Work required:
Output the data that follows exactly, line for line.

Data to process:

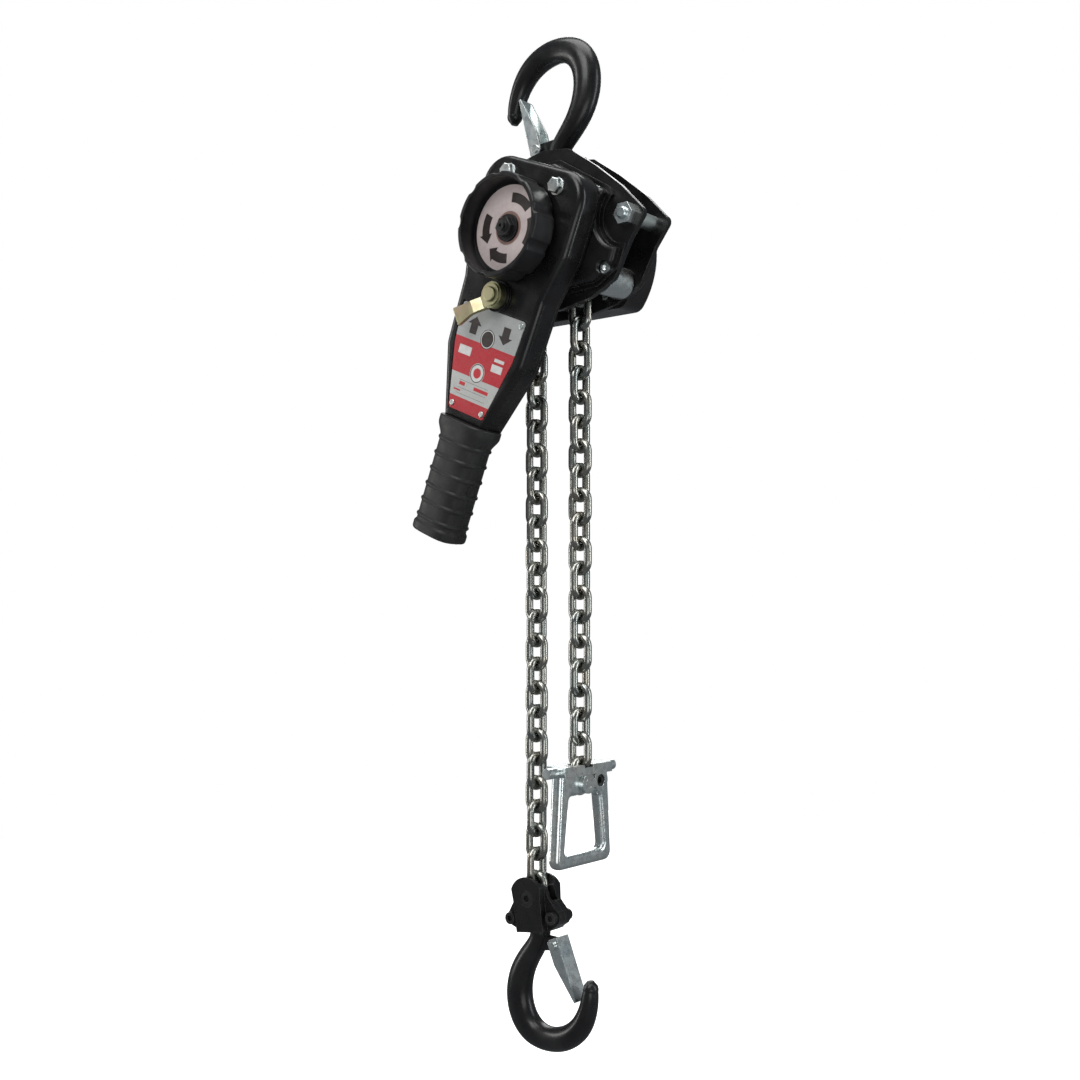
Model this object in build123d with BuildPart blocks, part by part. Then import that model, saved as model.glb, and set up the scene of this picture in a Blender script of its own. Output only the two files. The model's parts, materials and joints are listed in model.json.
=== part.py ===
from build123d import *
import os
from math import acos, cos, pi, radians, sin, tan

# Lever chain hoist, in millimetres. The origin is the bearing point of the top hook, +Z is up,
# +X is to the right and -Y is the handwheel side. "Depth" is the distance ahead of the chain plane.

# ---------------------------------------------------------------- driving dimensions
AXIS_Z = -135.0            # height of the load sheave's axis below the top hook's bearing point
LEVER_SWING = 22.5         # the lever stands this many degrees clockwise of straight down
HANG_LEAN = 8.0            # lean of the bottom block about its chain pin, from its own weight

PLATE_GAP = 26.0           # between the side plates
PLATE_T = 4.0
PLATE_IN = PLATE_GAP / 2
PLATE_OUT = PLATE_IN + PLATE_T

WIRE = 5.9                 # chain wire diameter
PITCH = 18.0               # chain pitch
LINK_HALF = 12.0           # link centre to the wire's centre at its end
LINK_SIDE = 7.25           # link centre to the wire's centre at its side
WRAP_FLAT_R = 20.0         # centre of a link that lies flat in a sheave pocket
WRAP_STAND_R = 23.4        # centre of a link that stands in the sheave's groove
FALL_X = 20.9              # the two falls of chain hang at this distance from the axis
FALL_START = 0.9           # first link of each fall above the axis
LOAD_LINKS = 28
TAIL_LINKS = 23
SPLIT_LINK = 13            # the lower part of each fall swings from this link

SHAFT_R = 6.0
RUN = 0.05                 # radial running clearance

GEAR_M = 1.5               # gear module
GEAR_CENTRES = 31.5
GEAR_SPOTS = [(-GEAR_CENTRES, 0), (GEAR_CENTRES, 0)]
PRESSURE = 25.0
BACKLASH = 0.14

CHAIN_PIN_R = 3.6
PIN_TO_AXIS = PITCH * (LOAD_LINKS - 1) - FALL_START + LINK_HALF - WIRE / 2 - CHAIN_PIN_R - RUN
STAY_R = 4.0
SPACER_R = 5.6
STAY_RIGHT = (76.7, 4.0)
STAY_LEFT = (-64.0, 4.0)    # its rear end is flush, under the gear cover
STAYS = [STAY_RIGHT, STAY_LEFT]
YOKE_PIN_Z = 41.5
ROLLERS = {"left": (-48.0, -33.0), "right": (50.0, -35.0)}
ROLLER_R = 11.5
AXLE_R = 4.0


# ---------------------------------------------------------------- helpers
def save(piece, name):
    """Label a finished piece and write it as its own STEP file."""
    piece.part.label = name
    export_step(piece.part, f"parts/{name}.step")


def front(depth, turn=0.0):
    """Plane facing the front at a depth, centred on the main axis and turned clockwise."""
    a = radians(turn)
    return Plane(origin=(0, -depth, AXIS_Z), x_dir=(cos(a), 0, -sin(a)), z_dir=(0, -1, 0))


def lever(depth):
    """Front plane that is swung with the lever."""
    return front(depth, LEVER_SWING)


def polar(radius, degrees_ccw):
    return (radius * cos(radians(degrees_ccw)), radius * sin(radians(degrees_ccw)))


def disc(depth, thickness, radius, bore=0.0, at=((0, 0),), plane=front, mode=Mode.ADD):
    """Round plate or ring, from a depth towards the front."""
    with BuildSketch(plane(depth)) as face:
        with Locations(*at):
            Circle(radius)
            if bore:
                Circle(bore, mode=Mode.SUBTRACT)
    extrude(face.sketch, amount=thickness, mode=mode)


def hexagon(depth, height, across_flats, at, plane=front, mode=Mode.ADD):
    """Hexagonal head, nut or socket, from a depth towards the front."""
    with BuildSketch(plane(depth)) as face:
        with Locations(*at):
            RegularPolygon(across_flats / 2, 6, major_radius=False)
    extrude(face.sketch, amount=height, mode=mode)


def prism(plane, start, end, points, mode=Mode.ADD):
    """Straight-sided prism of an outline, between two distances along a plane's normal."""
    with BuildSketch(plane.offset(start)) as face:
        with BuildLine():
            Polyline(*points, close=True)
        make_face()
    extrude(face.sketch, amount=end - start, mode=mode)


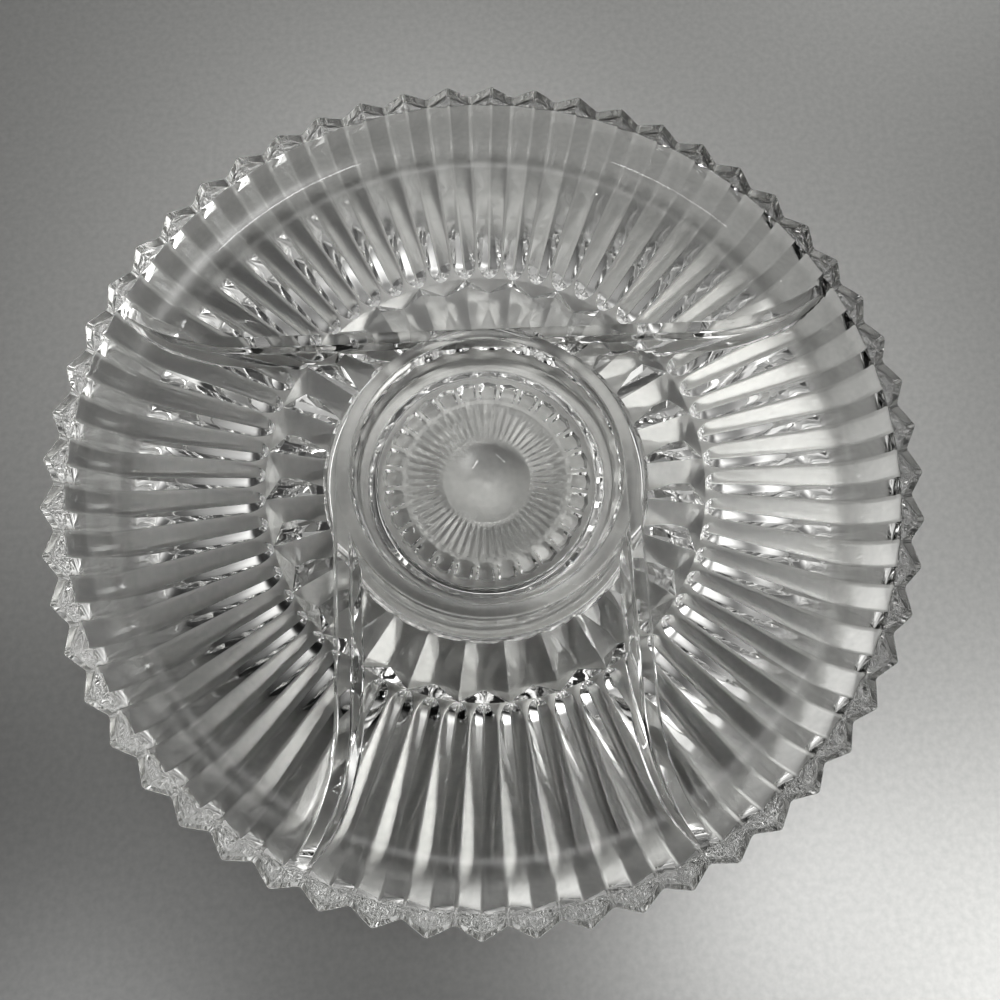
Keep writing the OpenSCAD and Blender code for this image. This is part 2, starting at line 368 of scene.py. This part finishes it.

Completed task:
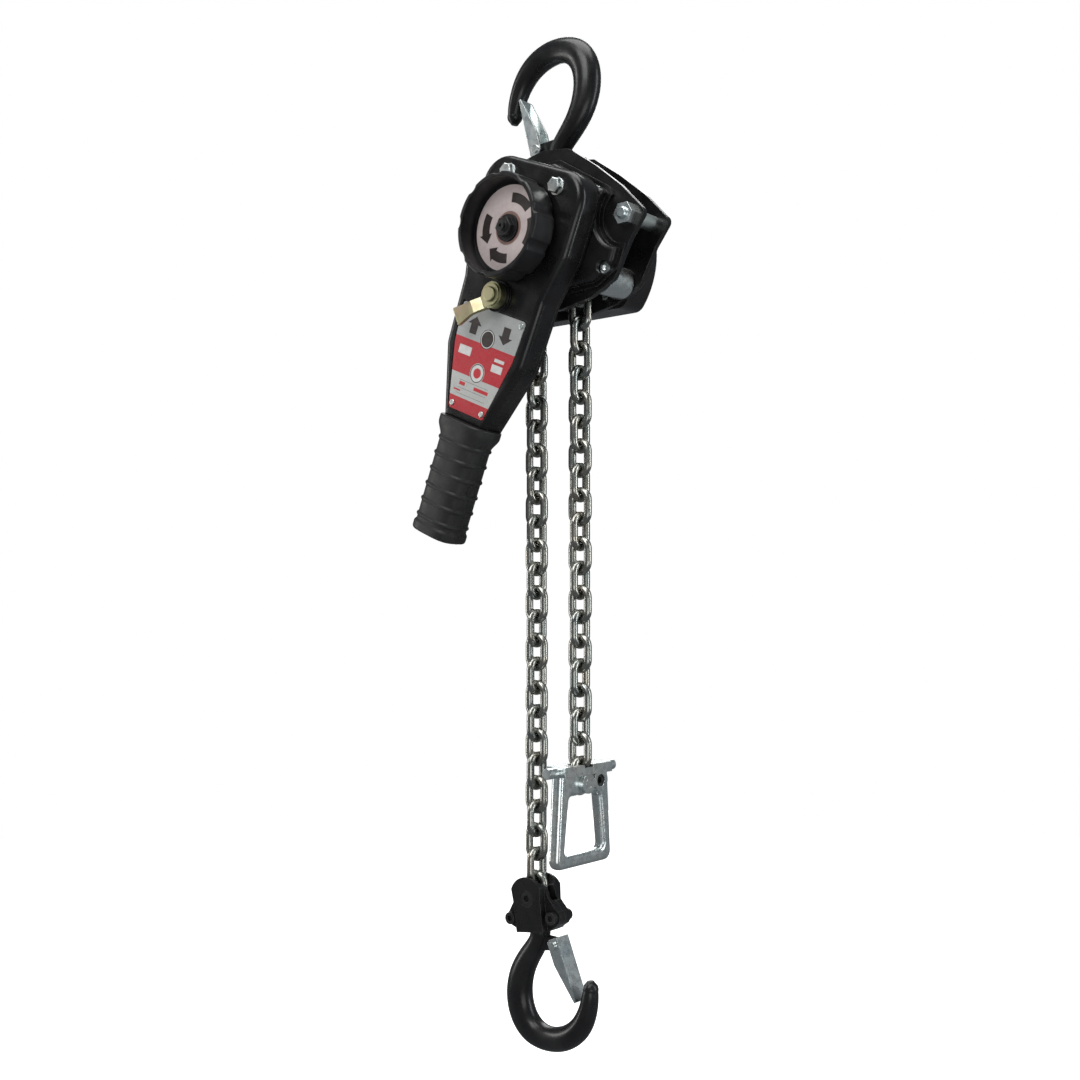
Model this object in build123d with BuildPart blocks, part by part. Then import that model, saved as model.glb, and set up the scene of this picture in a Blender script of its own. Output only the two files. The model's parts, materials and joints are listed in model.json.
=== part.py ===
from build123d import *
import os
from math import acos, cos, pi, radians, sin, tan

# Lever chain hoist, in millimetres. The origin is the bearing point of the top hook, +Z is up,
# +X is to the right and -Y is the handwheel side. "Depth" is the distance ahead of the chain plane.

# ---------------------------------------------------------------- driving dimensions
AXIS_Z = -135.0            # height of the load sheave's axis below the top hook's bearing point
LEVER_SWING = 22.5         # the lever stands this many degrees clockwise of straight down
HANG_LEAN = 8.0            # lean of the bottom block about its chain pin, from its own weight

PLATE_GAP = 26.0           # between the side plates
PLATE_T = 4.0
PLATE_IN = PLATE_GAP / 2
PLATE_OUT = PLATE_IN + PLATE_T

WIRE = 5.9                 # chain wire diameter
PITCH = 18.0               # chain pitch
LINK_HALF = 12.0           # link centre to the wire's centre at its end
LINK_SIDE = 7.25           # link centre to the wire's centre at its side
WRAP_FLAT_R = 20.0         # centre of a link that lies flat in a sheave pocket
WRAP_STAND_R = 23.4        # centre of a link that stands in the sheave's groove
FALL_X = 20.9              # the two falls of chain hang at this distance from the axis
FALL_START = 0.9           # first link of each fall above the axis
LOAD_LINKS = 28
TAIL_LINKS = 23
SPLIT_LINK = 13            # the lower part of each fall swings from this link

SHAFT_R = 6.0
RUN = 0.05                 # radial running clearance

GEAR_M = 1.5               # gear module
GEAR_CENTRES = 31.5
GEAR_SPOTS = [(-GEAR_CENTRES, 0), (GEAR_CENTRES, 0)]
PRESSURE = 25.0
BACKLASH = 0.14

CHAIN_PIN_R = 3.6
PIN_TO_AXIS = PITCH * (LOAD_LINKS - 1) - FALL_START + LINK_HALF - WIRE / 2 - CHAIN_PIN_R - RUN
STAY_R = 4.0
SPACER_R = 5.6
STAY_RIGHT = (76.7, 4.0)
STAY_LEFT = (-64.0, 4.0)    # its rear end is flush, under the gear cover
STAYS = [STAY_RIGHT, STAY_LEFT]
YOKE_PIN_Z = 41.5
ROLLERS = {"left": (-48.0, -33.0), "right": (50.0, -35.0)}
ROLLER_R = 11.5
AXLE_R = 4.0


# ---------------------------------------------------------------- helpers
def save(piece, name):
    """Label a finished piece and write it as its own STEP file."""
    piece.part.label = name
    export_step(piece.part, f"parts/{name}.step")


def front(depth, turn=0.0):
    """Plane facing the front at a depth, centred on the main axis and turned clockwise."""
    a = radians(turn)
    return Plane(origin=(0, -depth, AXIS_Z), x_dir=(cos(a), 0, -sin(a)), z_dir=(0, -1, 0))


def lever(depth):
    """Front plane that is swung with the lever."""
    return front(depth, LEVER_SWING)


def polar(radius, degrees_ccw):
    return (radius * cos(radians(degrees_ccw)), radius * sin(radians(degrees_ccw)))


def disc(depth, thickness, radius, bore=0.0, at=((0, 0),), plane=front, mode=Mode.ADD):
    """Round plate or ring, from a depth towards the front."""
    with BuildSketch(plane(depth)) as face:
        with Locations(*at):
            Circle(radius)
            if bore:
                Circle(bore, mode=Mode.SUBTRACT)
    extrude(face.sketch, amount=thickness, mode=mode)


def hexagon(depth, height, across_flats, at, plane=front, mode=Mode.ADD):
    """Hexagonal head, nut or socket, from a depth towards the front."""
    with BuildSketch(plane(depth)) as face:
        with Locations(*at):
            RegularPolygon(across_flats / 2, 6, major_radius=False)
    extrude(face.sketch, amount=height, mode=mode)


def prism(plane, start, end, points, mode=Mode.ADD):
    """Straight-sided prism of an outline, between two distances along a plane's normal."""
    with BuildSketch(plane.offset(start)) as face:
        with BuildLine():
            Polyline(*points, close=True)
        make_face()
    extrude(face.sketch, amount=end - start, mode=mode)


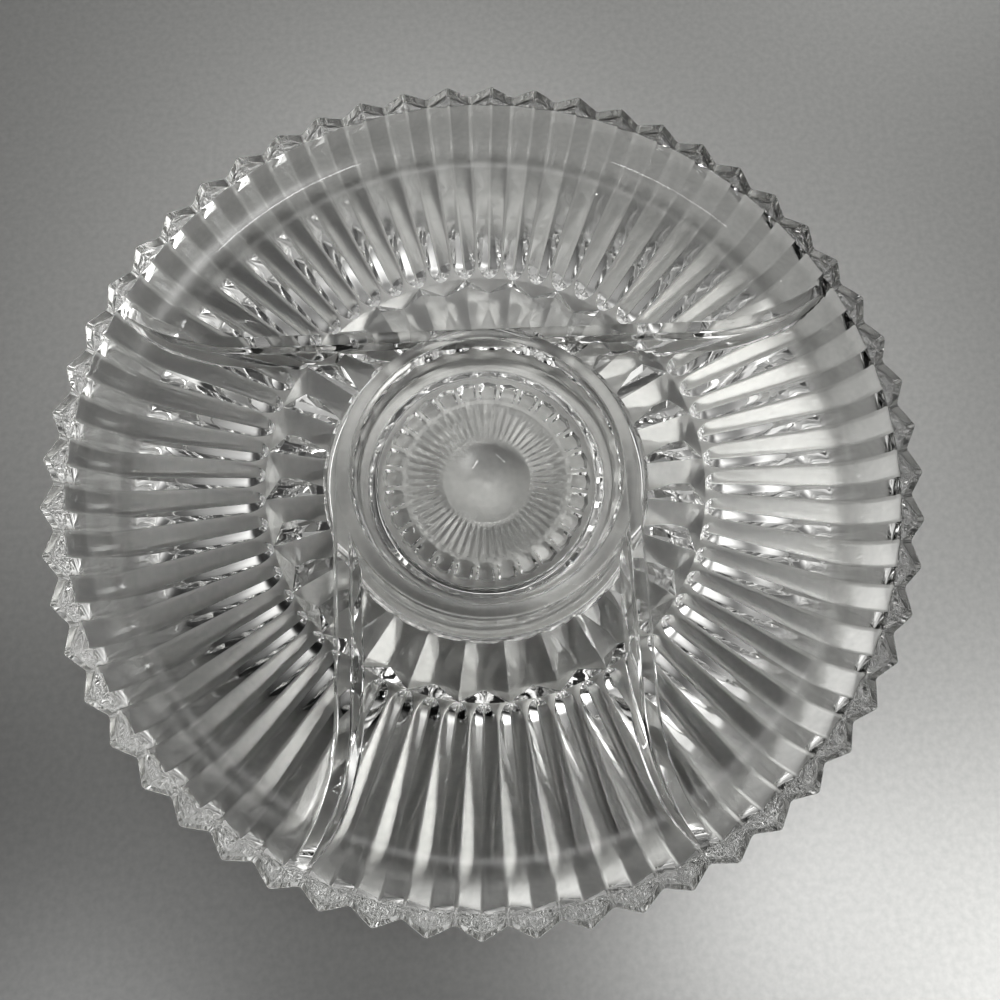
Keep writing the OpenSCAD and Blender code for this image. This is part 2, starting at line 368 of scene.py. This part finishes it.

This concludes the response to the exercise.